*YOUR OBJECTIVE*
Take the lines from the beginning of the data below through the line holding "lit = finish.step(inward, 0.15, 0.45)" and return exactly those.

--- begin ---

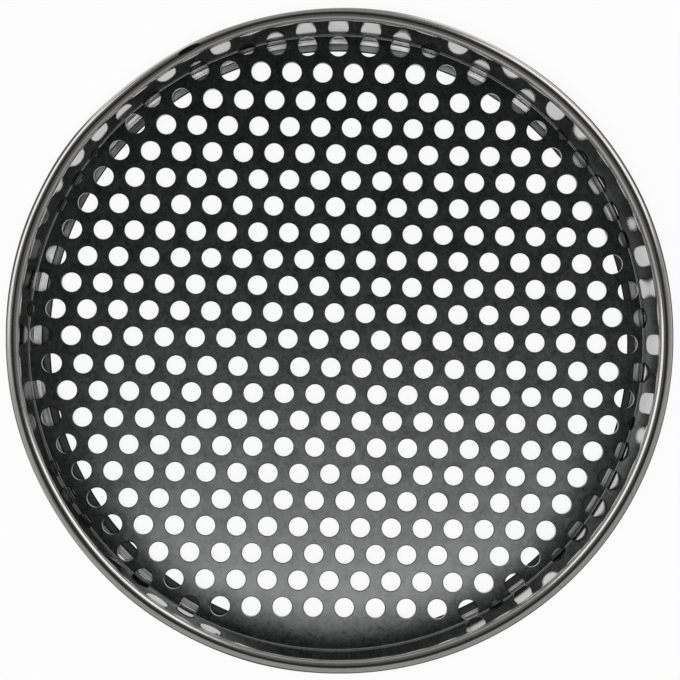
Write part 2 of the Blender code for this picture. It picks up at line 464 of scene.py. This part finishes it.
def punched_edge_steel():
    """Lips and sheared walls of the holes, dark, but bright on the outer side near the wall."""
    finish = new_finish("punched_edge_steel")
    drag = finish.noise(finish.scaled(finish.place(), (2200.0, 2200.0, 500.0)), 1.0, 2.0, 0.6)
    across, along, _, radius = finish.around()
    facing = finish.node("ShaderNodeNewGeometry", {}, {}, "Normal")
    facing_across, facing_along, _ = finish.parts(facing)
    inward = (facing_across * across + facing_along * along) / radius * -1.0
    lit = finish.step(inward, 0.15, 0.45) * finish.step(radius, 0.1245, 0.1290)

    dark = finish.mix(drag, (0.030, 0.031, 0.031), (0.085, 0.087, 0.086))
    colour = finish.mix(lit, dark, (0.42, 0.43, 0.42))
    roughness = 0.32 + 0.16 * drag
    shader = {"Base Color": colour, "Metallic": 1.0 - 0.8 * lit, "Roughness": roughness}
    return finish.steel(shader, drag, 0.15, 0.0002)


def sheared_rim_steel():
    """The plate's sheared outer edge, bare and bright."""
    finish = new_finish("sheared_rim_steel")
    drag = finish.noise(finish.scaled(finish.place(), (700.0, 700.0, 260.0)), 1.0, 3.0, 0.7)
    colour = finish.mix(drag, (0.20, 0.20, 0.20), (0.40, 0.40, 0.40))
    shader = {"Base Color": colour, "Metallic": 0.25, "Roughness": 0.32 + 0.20 * drag}
    return finish.steel(shader, drag, 0.15, 0.0002)


# ---- meshes that both pieces use ----


def finished_mesh(name, mesh, materials):
    """An object with the mesh, which is freed, and with its materials."""
    data = bpy.data.meshes.new(name)
    mesh.to_mesh(data)
    mesh.free()
    for material in materials:
        data.materials.append(material)
    made = bpy.data.objects.new(name, data)
    bpy.context.scene.collection.objects.link(made)
    return made


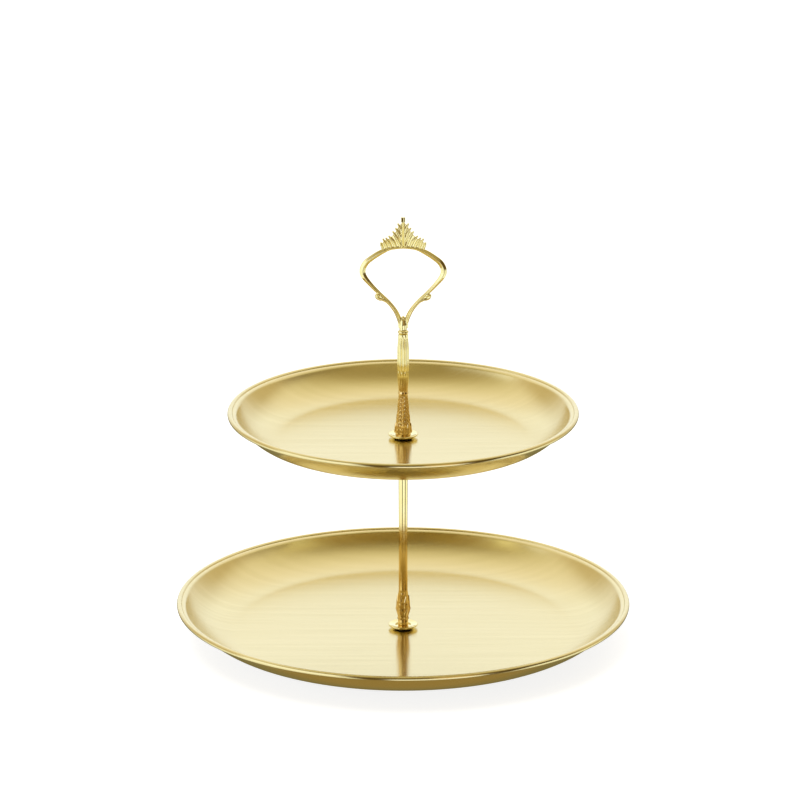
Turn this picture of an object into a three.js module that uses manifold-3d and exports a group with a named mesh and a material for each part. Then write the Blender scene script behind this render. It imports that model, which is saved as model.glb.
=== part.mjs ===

--- end ---

*EXERCISE SOLUTION*
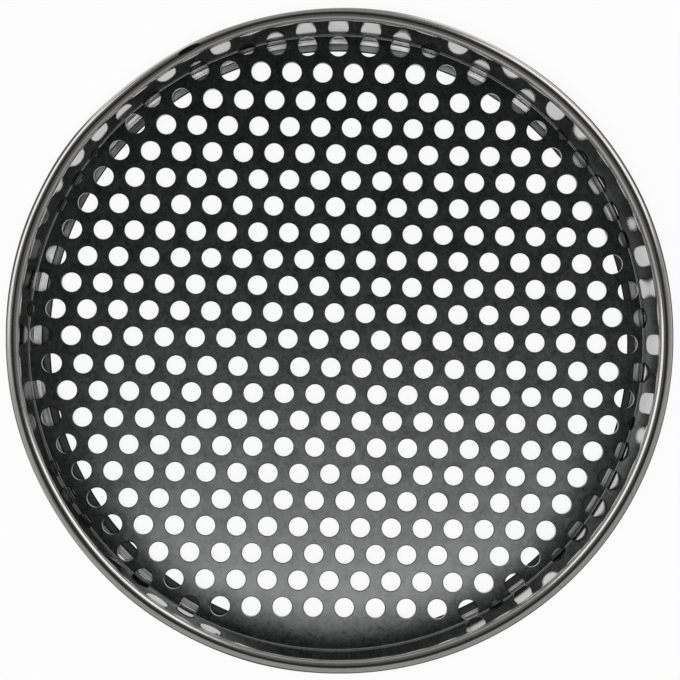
Write part 2 of the Blender code for this picture. It picks up at line 464 of scene.py. This part finishes it.
def punched_edge_steel():
    """Lips and sheared walls of the holes, dark, but bright on the outer side near the wall."""
    finish = new_finish("punched_edge_steel")
    drag = finish.noise(finish.scaled(finish.place(), (2200.0, 2200.0, 500.0)), 1.0, 2.0, 0.6)
    across, along, _, radius = finish.around()
    facing = finish.node("ShaderNodeNewGeometry", {}, {}, "Normal")
    facing_across, facing_along, _ = finish.parts(facing)
    inward = (facing_across * across + facing_along * along) / radius * -1.0
    lit = finish.step(inward, 0.15, 0.45) * finish.step(radius, 0.1245, 0.1290)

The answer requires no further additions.